## Records provided
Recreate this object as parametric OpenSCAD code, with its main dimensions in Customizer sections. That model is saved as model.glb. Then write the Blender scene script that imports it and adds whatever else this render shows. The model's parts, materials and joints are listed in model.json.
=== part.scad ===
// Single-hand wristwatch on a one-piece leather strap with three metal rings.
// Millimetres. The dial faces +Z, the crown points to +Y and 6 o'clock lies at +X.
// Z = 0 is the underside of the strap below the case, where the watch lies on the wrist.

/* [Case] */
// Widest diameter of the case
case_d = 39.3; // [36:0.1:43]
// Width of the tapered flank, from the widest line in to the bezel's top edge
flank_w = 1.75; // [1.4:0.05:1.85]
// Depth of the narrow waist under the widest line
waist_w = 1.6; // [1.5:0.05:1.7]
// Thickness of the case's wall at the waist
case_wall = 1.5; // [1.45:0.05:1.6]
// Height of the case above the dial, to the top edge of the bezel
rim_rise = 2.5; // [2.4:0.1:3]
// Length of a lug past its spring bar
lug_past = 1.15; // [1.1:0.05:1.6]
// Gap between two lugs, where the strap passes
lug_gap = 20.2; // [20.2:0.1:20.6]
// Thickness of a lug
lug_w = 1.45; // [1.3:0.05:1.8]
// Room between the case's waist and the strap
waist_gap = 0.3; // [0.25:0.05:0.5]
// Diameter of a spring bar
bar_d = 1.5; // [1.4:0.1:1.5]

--

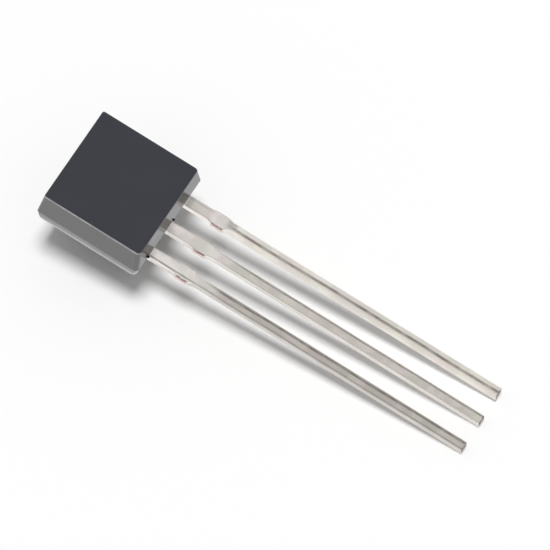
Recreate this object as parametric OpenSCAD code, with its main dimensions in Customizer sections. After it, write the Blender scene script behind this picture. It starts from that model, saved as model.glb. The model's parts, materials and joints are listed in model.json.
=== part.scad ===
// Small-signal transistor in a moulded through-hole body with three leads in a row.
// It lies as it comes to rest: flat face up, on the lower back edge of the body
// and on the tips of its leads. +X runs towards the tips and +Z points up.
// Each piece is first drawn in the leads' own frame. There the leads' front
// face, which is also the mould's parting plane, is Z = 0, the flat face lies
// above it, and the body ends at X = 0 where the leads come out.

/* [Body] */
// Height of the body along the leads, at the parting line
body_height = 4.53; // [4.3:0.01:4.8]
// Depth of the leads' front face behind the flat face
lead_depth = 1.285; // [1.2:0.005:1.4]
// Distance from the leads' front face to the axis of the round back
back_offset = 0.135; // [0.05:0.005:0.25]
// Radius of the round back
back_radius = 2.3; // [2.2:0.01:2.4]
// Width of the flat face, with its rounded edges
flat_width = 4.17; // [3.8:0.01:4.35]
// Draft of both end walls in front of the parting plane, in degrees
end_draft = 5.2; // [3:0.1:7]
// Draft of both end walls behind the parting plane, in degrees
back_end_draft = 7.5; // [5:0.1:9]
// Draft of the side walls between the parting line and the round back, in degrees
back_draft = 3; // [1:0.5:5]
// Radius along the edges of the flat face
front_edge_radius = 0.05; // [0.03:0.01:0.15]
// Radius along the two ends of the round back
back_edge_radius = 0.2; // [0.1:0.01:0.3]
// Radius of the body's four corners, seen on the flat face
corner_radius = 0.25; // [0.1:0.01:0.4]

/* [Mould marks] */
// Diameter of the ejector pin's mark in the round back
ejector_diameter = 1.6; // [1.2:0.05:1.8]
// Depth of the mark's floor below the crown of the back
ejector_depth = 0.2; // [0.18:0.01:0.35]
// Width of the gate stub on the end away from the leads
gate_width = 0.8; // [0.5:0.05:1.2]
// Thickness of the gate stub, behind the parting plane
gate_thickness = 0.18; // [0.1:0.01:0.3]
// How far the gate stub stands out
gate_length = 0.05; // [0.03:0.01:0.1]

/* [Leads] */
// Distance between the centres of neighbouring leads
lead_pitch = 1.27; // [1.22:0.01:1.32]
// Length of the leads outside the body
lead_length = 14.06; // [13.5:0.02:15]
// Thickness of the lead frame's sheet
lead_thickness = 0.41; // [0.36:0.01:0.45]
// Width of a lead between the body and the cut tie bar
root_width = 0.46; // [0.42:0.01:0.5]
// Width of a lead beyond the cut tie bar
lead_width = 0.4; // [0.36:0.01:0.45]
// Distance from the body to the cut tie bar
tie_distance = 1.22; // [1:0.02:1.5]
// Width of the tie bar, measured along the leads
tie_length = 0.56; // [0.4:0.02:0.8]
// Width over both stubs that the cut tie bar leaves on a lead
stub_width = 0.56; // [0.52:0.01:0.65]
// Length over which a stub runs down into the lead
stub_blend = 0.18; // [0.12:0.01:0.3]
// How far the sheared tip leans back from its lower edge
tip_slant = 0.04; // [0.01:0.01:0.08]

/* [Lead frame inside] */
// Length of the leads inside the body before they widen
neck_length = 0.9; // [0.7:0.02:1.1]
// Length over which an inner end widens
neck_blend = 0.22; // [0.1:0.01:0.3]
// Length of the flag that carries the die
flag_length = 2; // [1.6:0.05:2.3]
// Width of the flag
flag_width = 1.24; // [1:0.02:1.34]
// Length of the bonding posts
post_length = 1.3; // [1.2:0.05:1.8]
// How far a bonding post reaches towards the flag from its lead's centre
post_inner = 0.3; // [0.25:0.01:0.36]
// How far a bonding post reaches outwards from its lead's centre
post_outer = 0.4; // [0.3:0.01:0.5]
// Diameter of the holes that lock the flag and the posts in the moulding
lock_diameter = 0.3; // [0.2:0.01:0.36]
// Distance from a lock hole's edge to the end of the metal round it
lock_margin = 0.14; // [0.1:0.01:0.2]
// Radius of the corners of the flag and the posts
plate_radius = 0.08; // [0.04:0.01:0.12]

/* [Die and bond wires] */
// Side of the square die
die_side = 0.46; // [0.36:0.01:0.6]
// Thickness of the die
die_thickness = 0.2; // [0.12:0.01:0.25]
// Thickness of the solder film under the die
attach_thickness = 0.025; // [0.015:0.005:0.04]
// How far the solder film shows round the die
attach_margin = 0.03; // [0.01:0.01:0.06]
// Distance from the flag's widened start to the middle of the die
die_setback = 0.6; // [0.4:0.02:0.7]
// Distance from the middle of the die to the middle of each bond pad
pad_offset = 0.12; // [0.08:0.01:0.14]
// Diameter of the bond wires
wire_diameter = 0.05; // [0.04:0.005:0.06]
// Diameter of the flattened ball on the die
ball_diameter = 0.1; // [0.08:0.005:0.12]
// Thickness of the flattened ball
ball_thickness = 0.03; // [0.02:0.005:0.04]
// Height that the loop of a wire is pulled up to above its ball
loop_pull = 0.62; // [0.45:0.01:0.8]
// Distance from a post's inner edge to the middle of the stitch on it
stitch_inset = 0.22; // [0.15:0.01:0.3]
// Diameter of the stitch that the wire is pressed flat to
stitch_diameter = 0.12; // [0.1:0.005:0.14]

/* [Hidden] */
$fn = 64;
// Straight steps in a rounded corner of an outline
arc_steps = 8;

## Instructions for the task
With the first line being the one containing "Customizer sections. That" and the last line the one containing "bar_d = 1.5; // [1.4:0.1:1.5]", transcribe exactly the lines above that fall in that range.

## Written answer
Recreate this object as parametric OpenSCAD code, with its main dimensions in Customizer sections. That model is saved as model.glb. Then write the Blender scene script that imports it and adds whatever else this render shows. The model's parts, materials and joints are listed in model.json.
=== part.scad ===
// Single-hand wristwatch on a one-piece leather strap with three metal rings.
// Millimetres. The dial faces +Z, the crown points to +Y and 6 o'clock lies at +X.
// Z = 0 is the underside of the strap below the case, where the watch lies on the wrist.

/* [Case] */
// Widest diameter of the case
case_d = 39.3; // [36:0.1:43]
// Width of the tapered flank, from the widest line in to the bezel's top edge
flank_w = 1.75; // [1.4:0.05:1.85]
// Depth of the narrow waist under the widest line
waist_w = 1.6; // [1.5:0.05:1.7]
// Thickness of the case's wall at the waist
case_wall = 1.5; // [1.45:0.05:1.6]
// Height of the case above the dial, to the top edge of the bezel
rim_rise = 2.5; // [2.4:0.1:3]
// Length of a lug past its spring bar
lug_past = 1.15; // [1.1:0.05:1.6]
// Gap between two lugs, where the strap passes
lug_gap = 20.2; // [20.2:0.1:20.6]
// Thickness of a lug
lug_w = 1.45; // [1.3:0.05:1.8]
// Room between the case's waist and the strap
waist_gap = 0.3; // [0.25:0.05:0.5]
// Diameter of a spring bar
bar_d = 1.5; // [1.4:0.1:1.5]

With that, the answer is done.